### Brief
Read the lines that follow and pick out every one containing the word "type".

3D code data
+++

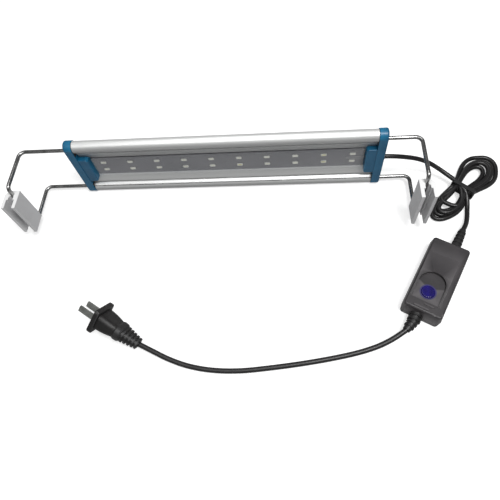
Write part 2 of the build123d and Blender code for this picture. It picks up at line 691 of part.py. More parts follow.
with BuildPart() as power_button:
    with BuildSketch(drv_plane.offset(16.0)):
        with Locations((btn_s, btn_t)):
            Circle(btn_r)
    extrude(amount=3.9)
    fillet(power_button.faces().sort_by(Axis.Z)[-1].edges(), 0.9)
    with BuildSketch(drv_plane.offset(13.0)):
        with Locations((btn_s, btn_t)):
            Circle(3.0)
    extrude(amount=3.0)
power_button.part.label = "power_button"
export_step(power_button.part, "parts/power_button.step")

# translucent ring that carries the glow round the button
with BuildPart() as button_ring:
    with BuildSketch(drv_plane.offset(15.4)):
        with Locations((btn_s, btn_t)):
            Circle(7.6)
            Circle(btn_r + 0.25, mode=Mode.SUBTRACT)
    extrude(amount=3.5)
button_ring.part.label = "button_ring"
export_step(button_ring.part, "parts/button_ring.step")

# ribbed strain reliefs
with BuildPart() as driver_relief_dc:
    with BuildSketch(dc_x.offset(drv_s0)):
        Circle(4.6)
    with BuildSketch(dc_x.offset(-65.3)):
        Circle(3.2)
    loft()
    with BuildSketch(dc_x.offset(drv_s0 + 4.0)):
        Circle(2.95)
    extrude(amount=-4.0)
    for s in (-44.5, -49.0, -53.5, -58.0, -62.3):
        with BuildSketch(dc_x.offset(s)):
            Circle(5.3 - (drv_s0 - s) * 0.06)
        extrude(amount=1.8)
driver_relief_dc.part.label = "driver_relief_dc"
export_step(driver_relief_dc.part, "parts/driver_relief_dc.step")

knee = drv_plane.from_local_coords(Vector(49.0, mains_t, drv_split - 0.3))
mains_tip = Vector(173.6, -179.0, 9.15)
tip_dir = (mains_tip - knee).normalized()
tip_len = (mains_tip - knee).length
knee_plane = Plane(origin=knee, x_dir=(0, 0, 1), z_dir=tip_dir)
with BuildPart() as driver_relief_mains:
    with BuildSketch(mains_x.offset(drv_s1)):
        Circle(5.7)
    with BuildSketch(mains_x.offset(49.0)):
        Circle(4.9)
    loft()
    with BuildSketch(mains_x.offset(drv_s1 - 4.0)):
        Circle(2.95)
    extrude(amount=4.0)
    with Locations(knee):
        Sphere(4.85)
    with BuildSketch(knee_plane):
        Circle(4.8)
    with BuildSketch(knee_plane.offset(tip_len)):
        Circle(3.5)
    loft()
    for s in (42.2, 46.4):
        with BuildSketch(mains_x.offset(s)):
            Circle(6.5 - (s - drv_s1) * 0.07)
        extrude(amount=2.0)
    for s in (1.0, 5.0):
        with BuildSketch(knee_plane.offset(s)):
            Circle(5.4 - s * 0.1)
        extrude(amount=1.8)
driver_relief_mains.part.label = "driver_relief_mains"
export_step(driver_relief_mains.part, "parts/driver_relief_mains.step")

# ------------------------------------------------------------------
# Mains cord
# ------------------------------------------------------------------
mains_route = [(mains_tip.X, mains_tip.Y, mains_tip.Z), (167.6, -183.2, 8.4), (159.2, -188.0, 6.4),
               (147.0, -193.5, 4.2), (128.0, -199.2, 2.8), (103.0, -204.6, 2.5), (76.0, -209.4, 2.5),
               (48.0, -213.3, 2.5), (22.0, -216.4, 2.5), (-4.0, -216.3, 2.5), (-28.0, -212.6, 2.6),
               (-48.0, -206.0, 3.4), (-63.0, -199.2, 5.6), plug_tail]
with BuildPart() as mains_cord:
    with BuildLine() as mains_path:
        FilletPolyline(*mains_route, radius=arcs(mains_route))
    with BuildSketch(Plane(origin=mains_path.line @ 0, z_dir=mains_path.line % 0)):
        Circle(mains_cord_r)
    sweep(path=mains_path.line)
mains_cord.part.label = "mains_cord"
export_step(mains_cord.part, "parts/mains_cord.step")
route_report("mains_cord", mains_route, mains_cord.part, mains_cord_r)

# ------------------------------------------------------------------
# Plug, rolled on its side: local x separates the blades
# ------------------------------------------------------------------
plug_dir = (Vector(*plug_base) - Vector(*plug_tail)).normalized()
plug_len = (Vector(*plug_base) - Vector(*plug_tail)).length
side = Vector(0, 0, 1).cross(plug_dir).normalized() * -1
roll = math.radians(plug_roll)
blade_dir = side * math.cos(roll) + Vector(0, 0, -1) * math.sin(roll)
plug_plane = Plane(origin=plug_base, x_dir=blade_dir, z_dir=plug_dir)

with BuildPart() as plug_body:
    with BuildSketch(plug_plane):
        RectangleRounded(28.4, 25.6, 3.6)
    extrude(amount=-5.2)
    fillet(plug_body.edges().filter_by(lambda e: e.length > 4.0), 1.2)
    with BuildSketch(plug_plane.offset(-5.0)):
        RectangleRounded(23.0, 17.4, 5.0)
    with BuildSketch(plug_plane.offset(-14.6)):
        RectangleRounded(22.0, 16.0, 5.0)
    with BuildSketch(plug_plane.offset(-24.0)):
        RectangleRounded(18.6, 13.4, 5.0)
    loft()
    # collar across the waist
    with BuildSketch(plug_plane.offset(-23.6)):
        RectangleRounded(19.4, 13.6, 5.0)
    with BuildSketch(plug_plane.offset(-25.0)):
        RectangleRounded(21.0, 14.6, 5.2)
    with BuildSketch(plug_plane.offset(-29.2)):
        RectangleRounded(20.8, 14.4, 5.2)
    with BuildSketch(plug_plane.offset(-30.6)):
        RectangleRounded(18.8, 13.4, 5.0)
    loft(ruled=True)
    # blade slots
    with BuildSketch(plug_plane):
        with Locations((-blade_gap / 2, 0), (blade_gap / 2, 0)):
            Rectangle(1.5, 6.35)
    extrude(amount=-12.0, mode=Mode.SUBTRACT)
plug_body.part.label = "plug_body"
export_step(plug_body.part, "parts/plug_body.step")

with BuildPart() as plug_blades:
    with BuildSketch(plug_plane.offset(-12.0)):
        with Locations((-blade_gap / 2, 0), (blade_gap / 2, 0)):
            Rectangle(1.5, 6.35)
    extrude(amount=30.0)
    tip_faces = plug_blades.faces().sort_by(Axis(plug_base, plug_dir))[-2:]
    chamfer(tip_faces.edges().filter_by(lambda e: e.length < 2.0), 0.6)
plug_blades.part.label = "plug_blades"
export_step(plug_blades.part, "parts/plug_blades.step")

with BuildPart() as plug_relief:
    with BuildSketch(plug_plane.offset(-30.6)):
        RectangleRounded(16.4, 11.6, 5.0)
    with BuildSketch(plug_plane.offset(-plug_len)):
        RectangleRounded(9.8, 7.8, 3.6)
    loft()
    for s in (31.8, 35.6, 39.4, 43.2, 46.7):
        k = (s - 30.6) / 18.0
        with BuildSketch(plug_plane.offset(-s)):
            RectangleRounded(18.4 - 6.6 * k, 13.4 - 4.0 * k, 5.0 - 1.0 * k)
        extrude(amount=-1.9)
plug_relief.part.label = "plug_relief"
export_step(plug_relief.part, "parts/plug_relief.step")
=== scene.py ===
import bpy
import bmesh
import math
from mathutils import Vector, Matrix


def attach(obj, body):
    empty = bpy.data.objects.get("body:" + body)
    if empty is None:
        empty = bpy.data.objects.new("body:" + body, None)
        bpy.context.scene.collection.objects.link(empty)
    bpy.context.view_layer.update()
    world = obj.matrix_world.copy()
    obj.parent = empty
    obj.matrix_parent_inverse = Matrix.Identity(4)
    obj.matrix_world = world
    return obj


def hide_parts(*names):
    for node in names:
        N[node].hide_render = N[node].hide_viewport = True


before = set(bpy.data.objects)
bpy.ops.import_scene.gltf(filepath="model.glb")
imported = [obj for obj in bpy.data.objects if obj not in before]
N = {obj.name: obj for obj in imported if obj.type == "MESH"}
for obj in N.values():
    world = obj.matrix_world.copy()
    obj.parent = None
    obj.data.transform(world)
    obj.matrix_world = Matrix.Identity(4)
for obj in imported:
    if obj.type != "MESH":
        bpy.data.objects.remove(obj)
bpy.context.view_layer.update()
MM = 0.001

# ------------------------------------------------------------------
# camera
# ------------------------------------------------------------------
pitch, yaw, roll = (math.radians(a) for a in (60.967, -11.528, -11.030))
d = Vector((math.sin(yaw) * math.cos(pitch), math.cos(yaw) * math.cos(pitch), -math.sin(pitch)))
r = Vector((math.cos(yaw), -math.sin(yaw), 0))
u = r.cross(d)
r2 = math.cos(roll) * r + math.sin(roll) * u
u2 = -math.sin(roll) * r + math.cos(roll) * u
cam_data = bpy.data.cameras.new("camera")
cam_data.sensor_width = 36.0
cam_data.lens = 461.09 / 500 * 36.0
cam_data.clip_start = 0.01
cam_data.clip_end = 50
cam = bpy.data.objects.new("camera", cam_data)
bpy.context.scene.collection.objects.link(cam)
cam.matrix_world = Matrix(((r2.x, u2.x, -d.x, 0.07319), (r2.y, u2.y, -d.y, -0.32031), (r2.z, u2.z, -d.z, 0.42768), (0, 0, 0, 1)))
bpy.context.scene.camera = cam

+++

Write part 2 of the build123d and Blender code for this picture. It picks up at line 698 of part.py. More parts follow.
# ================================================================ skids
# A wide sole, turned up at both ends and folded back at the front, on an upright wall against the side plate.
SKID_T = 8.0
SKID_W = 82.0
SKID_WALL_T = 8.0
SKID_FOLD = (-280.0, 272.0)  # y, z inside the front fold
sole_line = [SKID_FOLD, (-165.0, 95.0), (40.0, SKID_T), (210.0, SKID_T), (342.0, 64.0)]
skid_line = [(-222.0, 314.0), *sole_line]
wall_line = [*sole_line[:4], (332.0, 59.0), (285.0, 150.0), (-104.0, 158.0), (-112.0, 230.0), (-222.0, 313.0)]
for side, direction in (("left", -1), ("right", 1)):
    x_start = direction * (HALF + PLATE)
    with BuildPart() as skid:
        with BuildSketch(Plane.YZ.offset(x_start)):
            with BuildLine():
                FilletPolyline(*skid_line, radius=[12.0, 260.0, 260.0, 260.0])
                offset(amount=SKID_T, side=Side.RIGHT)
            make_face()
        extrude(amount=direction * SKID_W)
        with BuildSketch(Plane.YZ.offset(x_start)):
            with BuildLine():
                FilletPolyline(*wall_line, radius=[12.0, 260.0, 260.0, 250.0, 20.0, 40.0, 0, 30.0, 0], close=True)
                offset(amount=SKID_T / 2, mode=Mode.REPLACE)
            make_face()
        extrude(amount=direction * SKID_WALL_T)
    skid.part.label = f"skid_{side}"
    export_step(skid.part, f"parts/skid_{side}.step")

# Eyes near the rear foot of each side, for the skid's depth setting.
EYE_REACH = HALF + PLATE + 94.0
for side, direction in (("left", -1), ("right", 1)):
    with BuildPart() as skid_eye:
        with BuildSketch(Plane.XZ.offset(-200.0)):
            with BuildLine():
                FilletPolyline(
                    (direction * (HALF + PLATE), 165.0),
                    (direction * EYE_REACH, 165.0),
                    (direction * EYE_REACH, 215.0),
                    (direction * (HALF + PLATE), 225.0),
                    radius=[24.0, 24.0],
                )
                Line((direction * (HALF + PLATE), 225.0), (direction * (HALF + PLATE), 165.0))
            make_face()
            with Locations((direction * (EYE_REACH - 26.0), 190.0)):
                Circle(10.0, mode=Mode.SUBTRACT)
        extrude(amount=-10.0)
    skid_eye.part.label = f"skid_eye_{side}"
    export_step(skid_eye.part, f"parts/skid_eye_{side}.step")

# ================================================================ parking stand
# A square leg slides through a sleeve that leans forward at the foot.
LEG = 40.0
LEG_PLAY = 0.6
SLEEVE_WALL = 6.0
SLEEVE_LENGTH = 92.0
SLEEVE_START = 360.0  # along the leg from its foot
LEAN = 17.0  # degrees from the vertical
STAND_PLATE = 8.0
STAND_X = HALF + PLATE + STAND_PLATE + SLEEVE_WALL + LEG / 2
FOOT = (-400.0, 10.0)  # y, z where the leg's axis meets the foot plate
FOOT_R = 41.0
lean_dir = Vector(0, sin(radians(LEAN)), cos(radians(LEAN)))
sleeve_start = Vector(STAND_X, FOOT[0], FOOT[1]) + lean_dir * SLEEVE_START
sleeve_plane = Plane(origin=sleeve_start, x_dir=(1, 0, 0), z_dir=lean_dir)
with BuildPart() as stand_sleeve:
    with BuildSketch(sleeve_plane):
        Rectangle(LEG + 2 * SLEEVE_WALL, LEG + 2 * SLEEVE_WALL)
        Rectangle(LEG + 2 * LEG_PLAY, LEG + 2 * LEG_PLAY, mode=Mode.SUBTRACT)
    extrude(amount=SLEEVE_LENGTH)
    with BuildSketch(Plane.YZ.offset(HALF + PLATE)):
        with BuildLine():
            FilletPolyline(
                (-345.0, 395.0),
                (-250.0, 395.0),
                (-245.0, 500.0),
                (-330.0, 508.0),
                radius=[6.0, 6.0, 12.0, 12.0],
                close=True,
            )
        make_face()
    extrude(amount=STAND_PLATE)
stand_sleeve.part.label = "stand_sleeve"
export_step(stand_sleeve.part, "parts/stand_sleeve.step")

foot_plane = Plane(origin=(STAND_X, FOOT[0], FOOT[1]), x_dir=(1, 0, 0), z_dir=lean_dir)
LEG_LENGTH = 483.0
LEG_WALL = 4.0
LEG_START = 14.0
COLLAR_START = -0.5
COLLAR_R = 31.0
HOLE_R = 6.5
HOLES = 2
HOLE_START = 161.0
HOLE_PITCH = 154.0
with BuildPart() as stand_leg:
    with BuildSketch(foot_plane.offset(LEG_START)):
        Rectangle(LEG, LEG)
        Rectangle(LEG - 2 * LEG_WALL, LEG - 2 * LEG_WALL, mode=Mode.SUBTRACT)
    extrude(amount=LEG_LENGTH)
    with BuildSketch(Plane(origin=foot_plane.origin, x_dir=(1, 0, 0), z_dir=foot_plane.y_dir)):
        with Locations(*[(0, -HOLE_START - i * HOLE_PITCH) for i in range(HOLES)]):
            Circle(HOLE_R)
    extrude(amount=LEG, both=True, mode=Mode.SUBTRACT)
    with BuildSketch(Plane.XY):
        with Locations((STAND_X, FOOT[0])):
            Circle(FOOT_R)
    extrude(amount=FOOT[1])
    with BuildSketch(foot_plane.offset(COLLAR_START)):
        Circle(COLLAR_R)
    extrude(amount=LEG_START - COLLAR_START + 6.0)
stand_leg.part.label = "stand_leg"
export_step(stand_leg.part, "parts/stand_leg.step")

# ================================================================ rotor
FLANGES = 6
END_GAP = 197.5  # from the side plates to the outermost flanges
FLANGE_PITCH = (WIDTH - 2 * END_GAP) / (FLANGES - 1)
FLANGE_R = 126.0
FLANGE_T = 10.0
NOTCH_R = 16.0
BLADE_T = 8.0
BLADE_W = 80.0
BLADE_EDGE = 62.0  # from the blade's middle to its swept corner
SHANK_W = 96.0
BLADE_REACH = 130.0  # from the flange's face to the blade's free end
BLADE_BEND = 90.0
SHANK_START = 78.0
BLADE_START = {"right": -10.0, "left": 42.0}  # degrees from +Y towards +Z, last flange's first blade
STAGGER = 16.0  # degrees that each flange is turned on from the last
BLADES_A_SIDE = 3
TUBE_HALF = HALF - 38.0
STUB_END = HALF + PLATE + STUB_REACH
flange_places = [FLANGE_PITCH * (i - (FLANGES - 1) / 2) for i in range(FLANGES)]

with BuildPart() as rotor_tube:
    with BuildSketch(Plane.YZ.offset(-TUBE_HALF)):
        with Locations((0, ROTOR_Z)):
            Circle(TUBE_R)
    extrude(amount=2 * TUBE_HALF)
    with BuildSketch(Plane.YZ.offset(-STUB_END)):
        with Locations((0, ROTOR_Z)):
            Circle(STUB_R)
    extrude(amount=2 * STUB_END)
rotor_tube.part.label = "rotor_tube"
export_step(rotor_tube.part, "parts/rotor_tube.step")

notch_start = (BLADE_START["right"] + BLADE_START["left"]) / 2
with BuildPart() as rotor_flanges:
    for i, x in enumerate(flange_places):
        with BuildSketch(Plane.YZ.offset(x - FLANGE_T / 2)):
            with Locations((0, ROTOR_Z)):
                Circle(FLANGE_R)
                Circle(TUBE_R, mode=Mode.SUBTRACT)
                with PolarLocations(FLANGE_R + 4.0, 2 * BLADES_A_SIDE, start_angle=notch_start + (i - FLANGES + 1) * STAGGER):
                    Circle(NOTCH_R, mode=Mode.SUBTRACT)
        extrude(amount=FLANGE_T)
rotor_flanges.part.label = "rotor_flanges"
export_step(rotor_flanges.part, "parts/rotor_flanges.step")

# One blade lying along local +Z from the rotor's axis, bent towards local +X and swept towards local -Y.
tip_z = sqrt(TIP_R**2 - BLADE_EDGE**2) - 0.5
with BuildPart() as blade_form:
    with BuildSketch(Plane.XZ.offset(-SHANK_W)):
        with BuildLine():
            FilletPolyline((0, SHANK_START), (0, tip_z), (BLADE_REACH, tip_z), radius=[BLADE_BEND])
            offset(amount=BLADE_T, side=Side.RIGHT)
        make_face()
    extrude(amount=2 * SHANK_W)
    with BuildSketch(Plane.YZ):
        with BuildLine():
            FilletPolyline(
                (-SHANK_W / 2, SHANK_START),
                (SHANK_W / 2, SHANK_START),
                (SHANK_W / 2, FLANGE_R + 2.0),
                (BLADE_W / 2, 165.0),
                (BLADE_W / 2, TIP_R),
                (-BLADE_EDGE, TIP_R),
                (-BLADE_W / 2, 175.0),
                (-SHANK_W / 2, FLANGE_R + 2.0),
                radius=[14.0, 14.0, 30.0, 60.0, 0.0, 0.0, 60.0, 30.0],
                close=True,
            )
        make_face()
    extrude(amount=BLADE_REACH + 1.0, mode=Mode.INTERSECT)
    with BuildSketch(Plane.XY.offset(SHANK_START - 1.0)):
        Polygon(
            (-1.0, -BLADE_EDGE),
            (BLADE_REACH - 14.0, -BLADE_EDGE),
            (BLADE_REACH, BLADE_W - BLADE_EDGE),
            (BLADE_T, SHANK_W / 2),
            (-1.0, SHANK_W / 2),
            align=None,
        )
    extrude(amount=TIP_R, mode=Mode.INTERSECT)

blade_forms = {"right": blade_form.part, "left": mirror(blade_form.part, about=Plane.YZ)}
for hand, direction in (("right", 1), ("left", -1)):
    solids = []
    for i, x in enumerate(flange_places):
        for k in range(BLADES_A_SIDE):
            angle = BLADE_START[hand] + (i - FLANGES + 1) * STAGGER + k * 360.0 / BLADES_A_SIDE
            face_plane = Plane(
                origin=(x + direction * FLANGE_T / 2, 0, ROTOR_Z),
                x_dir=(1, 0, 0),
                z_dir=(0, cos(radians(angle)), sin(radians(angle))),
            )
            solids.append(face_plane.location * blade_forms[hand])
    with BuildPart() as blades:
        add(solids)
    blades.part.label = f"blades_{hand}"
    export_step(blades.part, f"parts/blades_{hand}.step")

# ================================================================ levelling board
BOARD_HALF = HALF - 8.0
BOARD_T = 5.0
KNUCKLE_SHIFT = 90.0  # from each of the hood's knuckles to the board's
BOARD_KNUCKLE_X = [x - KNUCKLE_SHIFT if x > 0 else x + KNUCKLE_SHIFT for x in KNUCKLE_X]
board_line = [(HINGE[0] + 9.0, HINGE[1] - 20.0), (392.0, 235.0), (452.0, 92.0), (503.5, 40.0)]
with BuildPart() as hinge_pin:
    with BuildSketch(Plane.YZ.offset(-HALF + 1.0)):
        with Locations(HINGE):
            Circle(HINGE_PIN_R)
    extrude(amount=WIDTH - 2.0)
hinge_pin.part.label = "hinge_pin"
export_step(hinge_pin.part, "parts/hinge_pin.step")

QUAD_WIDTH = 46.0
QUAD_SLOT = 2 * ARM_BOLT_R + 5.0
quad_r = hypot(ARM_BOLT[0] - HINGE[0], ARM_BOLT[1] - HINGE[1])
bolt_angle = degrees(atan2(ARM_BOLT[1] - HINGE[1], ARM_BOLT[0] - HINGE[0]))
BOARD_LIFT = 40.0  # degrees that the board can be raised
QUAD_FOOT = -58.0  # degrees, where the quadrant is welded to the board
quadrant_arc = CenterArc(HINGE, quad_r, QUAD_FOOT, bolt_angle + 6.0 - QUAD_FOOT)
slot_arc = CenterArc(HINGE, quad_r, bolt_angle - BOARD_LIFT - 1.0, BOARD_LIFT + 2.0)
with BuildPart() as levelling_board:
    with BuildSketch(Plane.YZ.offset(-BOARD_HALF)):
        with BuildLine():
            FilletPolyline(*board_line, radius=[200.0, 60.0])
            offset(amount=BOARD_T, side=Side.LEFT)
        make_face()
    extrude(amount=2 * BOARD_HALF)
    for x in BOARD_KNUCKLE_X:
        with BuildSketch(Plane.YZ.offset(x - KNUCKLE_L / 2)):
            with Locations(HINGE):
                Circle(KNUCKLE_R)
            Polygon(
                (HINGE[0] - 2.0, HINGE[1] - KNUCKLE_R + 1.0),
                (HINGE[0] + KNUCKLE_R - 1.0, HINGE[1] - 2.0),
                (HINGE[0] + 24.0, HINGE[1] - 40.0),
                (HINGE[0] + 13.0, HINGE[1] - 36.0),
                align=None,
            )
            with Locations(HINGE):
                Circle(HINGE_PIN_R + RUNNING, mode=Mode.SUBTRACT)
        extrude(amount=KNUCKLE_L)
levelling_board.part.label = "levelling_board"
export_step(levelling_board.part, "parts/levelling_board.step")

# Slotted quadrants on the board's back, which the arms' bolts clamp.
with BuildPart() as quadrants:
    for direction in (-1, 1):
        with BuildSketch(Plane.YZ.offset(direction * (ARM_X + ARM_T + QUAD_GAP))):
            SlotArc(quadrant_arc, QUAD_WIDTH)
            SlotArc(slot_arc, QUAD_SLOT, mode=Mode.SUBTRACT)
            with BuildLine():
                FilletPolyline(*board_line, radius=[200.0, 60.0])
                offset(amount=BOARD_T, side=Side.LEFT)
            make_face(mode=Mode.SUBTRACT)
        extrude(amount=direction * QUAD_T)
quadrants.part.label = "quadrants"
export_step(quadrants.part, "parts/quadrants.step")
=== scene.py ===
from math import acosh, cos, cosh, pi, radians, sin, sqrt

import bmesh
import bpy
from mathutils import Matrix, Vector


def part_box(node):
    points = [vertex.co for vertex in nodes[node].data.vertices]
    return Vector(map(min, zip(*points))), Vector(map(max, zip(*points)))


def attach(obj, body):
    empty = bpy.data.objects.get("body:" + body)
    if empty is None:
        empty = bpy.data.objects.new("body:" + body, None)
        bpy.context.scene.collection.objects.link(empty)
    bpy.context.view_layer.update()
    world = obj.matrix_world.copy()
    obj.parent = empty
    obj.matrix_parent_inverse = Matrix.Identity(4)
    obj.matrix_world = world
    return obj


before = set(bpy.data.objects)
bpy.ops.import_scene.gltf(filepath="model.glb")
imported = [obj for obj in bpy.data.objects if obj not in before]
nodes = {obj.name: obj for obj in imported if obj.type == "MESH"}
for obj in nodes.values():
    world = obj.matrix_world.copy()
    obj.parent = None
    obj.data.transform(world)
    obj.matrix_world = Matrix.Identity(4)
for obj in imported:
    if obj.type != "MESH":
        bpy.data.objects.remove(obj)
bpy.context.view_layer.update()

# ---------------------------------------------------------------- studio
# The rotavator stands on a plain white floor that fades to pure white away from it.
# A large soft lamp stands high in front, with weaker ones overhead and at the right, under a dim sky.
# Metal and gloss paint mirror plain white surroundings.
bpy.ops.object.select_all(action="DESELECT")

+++

### Written response
N = {obj.name: obj for obj in imported if obj.type == "MESH"}
    if obj.type != "MESH":
nodes = {obj.name: obj for obj in imported if obj.type == "MESH"}
    if obj.type != "MESH":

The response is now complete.